Alongside Roan and Carpenter is another artist having a pop breakout — one whose music is maybe too prickly to hit the mainstream to the same extent, but who nonetheless feels tightly connected to this electric moment for pop music. Charli xcx has been at it for over a decade, but has never quite had a crossover hit to surpass ILove It, her collaboration with Icona Pop released in 2012.
This month she released Brat, an album of charged, dry-ice synth-pop with juddering percussion you feel in your belly, and piercing siren-like vocals that recall The Knife. It had a brilliantly executed rollout, one that has been described as closer to a sneaker drop than an album release. It means nothing if the music isn’t great, though — and songs like Von Dutch, Sympathy is a Knife and Girl, So Confusing more than deliver.
The latter was part of that genius release strategy — not quite a diss track, but certainly an expression of very complicated feelings, and absolutely about somebody. Sleuths immediately clocked that somebody (“You’re all about writing poems … people say we have the same hair”) as being Lorde, who clearly loved the challenge it represented. The song has two brilliantly composed verses and practically begged for a collaborative answer record.
It arrived on Friday afternoon, an inverted version of the Kendrick-Drake beef, whereby a prickly relationship resolves into an astounding collaboration rather than a bitter war. After Charli’s verse, Lorde responds, her voice harshly filtered but still unmistakable.
Part of what made Girl, So Confusing so compelling was the way it dropped the artifice and revealed deep insecurity. Lorde responds in kind, dropping that untouchable poise that has radiated from her in recent years in favour of a wildly human admission. “‘Cause for the last couple years / I’ve been at war in my body / I tried to starve myself thinner / And then I gained all the weight back.” It’s a startling window into what a forthcoming more raw Lorde album might portend, a return to the deeply human revelations of Pure Heroine.
All this means that in the space of a couple of months, the moribund state of pop feels shot full of energy.

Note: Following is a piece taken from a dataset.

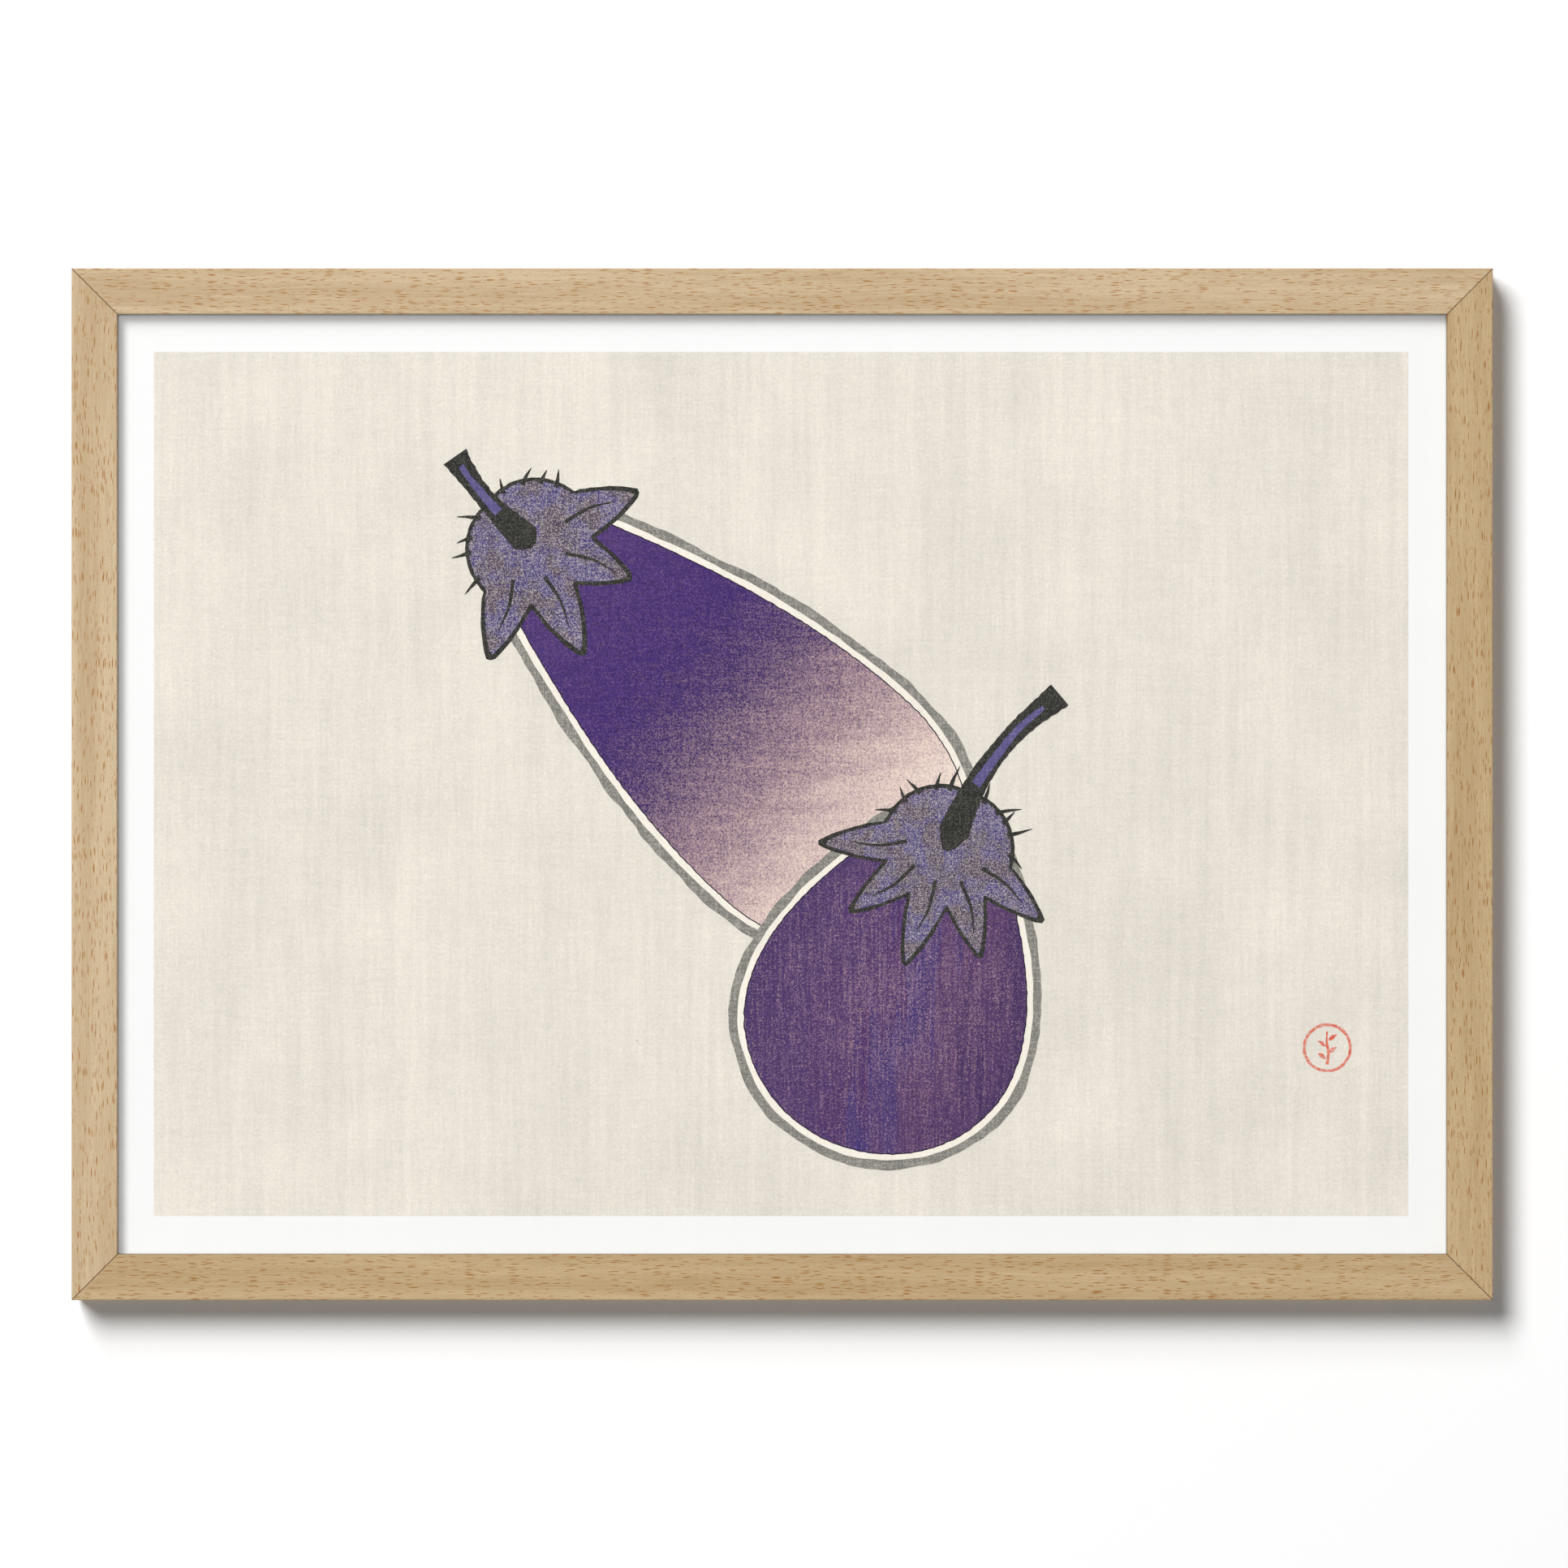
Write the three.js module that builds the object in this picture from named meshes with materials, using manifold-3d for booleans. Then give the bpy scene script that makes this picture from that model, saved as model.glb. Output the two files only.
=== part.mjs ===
// A framed landscape print that hangs on a wall, in millimetres.
// +Z is up, the picture faces -Y, and Y = 0 is the wall. X = 0 is the picture's middle,
// and Z = 0 is the height at which the two wall hooks carry the D-rings.
import * as THREE from "three";
import { mergeVertices } from "three/addons/utils/BufferGeometryUtils.js";
import Module from "manifold-3d";

const wasm = await Module();
wasm.setup();

// Overall sizes
const SIGHT_WIDTH = 594; // the opening seen from the front
const SIGHT_HEIGHT = 420;
const HOOK_DROP = 90; // from the frame's top edge down to the hooks
const STANDOFF = 5; // from the wall to the frame's back face

// The wooden moulding
const RAIL_WIDTH = 20.5;
const RAIL_DEPTH = 22;
const LIP_THICKNESS = 6; // wood in front of the glass
const LIP_COVER = 3; // how far the lip laps over the sheets
const SHEET_CLEARANCE = 1; // between a sheet's edge and the rebate wall
const ARRIS_RADIUS = 0.7; // eased edges of the front face
const MITRE_GAP = 0.1; // open hairline of each mitre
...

Carpenter is going to make it. Charli has crafted the best music of her career. Lorde is back in pop. Chappell Roan is on another planet — tellingly, the collaborator is Dan Nigro, who has credits on iconic songs from more couture artists like Sky Ferreira and Caroline Polachek, as well as chart destroyers like Rodrigo and Conan Grey. After years of the Jack Antonoff flattening machine, Nigro’s sound is a Technicolor dream and feels made for the artist rather than the artist following him.
What this group have done here feels extremely significant. This is absolutely not a fleeting flash — this music has teeth and depth, feels fresh in significant ways. It feels like the vanguard of a return to a hedonistic, cathartic pop music we’ve been missing too long. In a bleak New Zealand winter, it sounds like hope.